## Work to be completed:
Only one span of the listing below is wanted: the lines from the one with "build_rivets(label, side)" through the one with "points = [vertex.co", reproduced exactly, both ends kept.

++++++++++++++++++++

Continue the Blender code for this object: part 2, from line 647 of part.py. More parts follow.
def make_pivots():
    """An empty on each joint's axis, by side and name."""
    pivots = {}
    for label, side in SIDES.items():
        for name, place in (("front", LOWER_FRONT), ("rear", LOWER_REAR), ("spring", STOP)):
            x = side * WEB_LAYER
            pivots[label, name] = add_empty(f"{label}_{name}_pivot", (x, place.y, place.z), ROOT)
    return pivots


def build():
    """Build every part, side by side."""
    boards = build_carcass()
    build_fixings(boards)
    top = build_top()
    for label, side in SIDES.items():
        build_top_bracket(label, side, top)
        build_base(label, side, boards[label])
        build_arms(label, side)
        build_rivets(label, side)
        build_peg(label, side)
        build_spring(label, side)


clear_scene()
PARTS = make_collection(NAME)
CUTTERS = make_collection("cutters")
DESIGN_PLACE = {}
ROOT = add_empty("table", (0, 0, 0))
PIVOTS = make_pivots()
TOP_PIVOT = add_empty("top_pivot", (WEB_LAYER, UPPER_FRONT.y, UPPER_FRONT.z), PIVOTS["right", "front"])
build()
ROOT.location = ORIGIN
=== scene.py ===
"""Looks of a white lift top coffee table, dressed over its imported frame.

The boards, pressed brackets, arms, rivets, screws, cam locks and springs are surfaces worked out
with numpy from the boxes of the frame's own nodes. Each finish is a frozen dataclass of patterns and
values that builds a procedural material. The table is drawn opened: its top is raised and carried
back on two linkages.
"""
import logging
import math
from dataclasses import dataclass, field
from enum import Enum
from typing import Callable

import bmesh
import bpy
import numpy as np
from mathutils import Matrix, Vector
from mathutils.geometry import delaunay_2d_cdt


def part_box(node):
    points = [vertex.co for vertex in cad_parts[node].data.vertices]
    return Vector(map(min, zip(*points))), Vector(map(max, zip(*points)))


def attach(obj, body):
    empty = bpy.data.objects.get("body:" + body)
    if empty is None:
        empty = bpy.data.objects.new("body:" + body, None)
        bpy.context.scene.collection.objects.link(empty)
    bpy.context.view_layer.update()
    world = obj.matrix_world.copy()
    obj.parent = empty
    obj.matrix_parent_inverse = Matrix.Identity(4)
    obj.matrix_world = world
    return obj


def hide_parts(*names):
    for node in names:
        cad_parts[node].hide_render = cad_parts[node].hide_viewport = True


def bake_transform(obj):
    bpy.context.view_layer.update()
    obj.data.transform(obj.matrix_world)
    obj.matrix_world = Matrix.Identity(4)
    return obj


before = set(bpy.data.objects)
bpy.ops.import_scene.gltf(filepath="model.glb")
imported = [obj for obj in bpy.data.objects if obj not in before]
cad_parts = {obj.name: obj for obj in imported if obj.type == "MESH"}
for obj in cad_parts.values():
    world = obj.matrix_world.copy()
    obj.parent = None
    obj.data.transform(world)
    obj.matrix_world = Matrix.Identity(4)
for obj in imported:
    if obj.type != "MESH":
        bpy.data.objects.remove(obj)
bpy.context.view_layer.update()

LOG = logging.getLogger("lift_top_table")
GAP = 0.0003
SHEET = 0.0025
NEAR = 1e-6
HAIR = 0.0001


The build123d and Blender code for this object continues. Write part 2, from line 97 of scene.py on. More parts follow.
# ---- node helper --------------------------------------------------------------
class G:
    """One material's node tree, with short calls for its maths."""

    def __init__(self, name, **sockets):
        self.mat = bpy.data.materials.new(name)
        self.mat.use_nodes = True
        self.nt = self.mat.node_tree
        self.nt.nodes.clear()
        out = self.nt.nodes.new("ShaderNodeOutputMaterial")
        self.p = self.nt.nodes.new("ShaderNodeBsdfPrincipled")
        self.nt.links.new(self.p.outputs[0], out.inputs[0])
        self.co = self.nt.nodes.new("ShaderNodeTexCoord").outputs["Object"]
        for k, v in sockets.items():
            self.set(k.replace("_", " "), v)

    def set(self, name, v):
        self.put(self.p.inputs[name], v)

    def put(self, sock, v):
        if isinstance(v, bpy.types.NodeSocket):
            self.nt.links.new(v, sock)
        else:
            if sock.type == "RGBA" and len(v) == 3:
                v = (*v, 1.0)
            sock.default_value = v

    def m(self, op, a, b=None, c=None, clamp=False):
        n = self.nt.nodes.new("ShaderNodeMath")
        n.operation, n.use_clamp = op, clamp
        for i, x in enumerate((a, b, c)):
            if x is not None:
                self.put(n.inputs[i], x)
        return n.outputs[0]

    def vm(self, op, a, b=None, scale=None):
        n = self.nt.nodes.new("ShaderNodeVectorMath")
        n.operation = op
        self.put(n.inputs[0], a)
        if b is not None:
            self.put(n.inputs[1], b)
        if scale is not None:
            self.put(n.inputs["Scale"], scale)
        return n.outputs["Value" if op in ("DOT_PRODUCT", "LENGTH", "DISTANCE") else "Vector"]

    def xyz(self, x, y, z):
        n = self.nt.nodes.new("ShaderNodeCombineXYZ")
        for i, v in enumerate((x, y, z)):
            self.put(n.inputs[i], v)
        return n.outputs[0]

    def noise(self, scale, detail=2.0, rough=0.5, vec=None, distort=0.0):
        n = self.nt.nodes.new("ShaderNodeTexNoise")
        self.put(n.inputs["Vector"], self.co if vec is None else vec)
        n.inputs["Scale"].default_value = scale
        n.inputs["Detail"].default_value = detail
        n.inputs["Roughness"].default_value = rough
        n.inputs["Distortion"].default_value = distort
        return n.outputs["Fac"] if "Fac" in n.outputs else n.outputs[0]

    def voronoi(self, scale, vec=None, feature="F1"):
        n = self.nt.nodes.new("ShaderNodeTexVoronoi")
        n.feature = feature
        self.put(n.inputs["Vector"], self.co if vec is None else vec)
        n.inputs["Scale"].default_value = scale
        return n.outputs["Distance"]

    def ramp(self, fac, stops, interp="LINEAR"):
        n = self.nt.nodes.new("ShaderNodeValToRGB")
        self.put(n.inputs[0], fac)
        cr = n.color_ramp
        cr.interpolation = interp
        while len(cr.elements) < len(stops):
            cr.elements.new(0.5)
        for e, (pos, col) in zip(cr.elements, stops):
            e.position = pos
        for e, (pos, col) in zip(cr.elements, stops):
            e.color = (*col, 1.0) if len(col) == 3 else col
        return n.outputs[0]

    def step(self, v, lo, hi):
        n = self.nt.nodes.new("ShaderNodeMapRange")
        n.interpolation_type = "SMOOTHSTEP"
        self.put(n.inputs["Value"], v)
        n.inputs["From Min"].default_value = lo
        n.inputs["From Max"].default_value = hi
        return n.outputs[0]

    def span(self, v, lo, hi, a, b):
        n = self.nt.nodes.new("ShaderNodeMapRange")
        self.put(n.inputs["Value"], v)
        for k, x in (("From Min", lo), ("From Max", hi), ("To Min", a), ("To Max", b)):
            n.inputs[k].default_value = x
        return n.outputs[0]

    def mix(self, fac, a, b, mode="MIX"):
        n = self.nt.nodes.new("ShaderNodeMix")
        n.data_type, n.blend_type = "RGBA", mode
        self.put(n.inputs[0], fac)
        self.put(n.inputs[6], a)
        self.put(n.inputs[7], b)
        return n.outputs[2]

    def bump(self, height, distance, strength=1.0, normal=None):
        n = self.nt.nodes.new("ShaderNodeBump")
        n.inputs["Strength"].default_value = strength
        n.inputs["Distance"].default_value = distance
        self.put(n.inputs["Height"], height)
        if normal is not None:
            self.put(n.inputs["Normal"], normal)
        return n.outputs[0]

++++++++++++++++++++

## Complete response:
        build_rivets(label, side)
        build_peg(label, side)
        build_spring(label, side)


clear_scene()
PARTS = make_collection(NAME)
CUTTERS = make_collection("cutters")
DESIGN_PLACE = {}
ROOT = add_empty("table", (0, 0, 0))
PIVOTS = make_pivots()
TOP_PIVOT = add_empty("top_pivot", (WEB_LAYER, UPPER_FRONT.y, UPPER_FRONT.z), PIVOTS["right", "front"])
build()
ROOT.location = ORIGIN
=== scene.py ===
"""Looks of a white lift top coffee table, dressed over its imported frame.

The boards, pressed brackets, arms, rivets, screws, cam locks and springs are surfaces worked out
with numpy from the boxes of the frame's own nodes. Each finish is a frozen dataclass of patterns and
values that builds a procedural material. The table is drawn opened: its top is raised and carried
back on two linkages.
"""
import logging
import math
from dataclasses import dataclass, field
from enum import Enum
from typing import Callable

import bmesh
import bpy
import numpy as np
from mathutils import Matrix, Vector
from mathutils.geometry import delaunay_2d_cdt


def part_box(node):
    points = [vertex.co for vertex in cad_parts[node].data.vertices]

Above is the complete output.